C. H. SPURGEON: And what better experience can you preach than in preaching Christ? Would you preach the sufferings of the saints, preach His agony and bloody sweat, His cross and passion; for the true sufferings of the saints are in fellowship with Him. If you would preach their joys, preach His resurrection, His ascension, and His advent; you are never far from the joys of the saints when you are near to the joys of Christ; for did not He say, “My joy shall be in them that their joy may be full?”
WILLIAM JAY: “We joy in God, through our Lord Jesus Christ, by whom we have now received the atonement,” Romans 5:11.

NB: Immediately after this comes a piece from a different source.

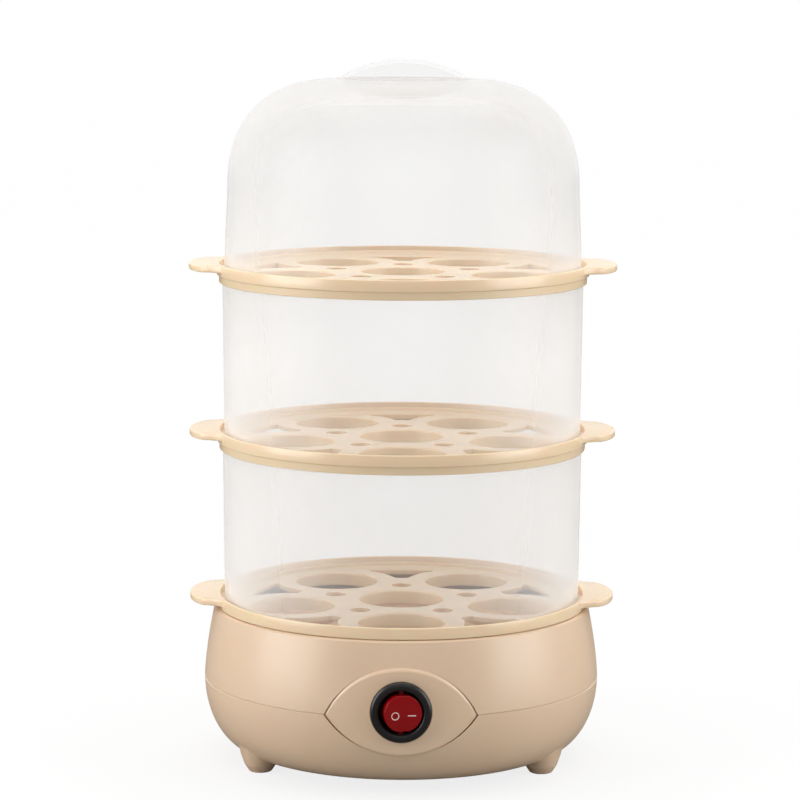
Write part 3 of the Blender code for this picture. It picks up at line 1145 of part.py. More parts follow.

JOHN FLAVEL (1630-1691): Now this experience we have of the power of religion in our souls is that only which fixes a man’s spirit in the ways of godliness.
ROWLAND HILL: Christ crucified is the wisdom of God, and the power of God to all that believe. The knowledge of Christ crucified will and must lead us into those paths of Divine obedience, whereby “wisdom shall be justified of all her children;” that by a consistency and uprightness of behaviour in every social and relative situation in life, the world may be constrained to cry, “What hath God wrought!”
JOHN NEWTON (1725-1807): Doctrine is the trunk [of the tree], experience the branches, practice—the fruit.
C. H. SPURGEON: And what better practice can be preached than preaching Christ? Of every virtue He is the pattern; of the perfection of human character He is the very mirror; of everything that is holy and of good report, He is the abiding incarnation. He cannot fail, then, to be a good doctrinal, experimental, practical preacher, who preaches Christ. Did you ever know a congregation grow less spiritual by a minister preaching Christ?
WILLIAM JAY: Religion is indeed a practical thing; but it is also experimental. It does include doctrinal truths, but, in the Christian, these become principles. They descend from the head into the heart; and there grace reigns through righteousness unto everlasting life by Jesus Christ our Lord.
ANDREW FULLER: Woe unto us, if we shun to declare any part of the counsel of God! He that is afraid or ashamed to preach the whole of the gospel, in all its implications and bearings, let him stand aside.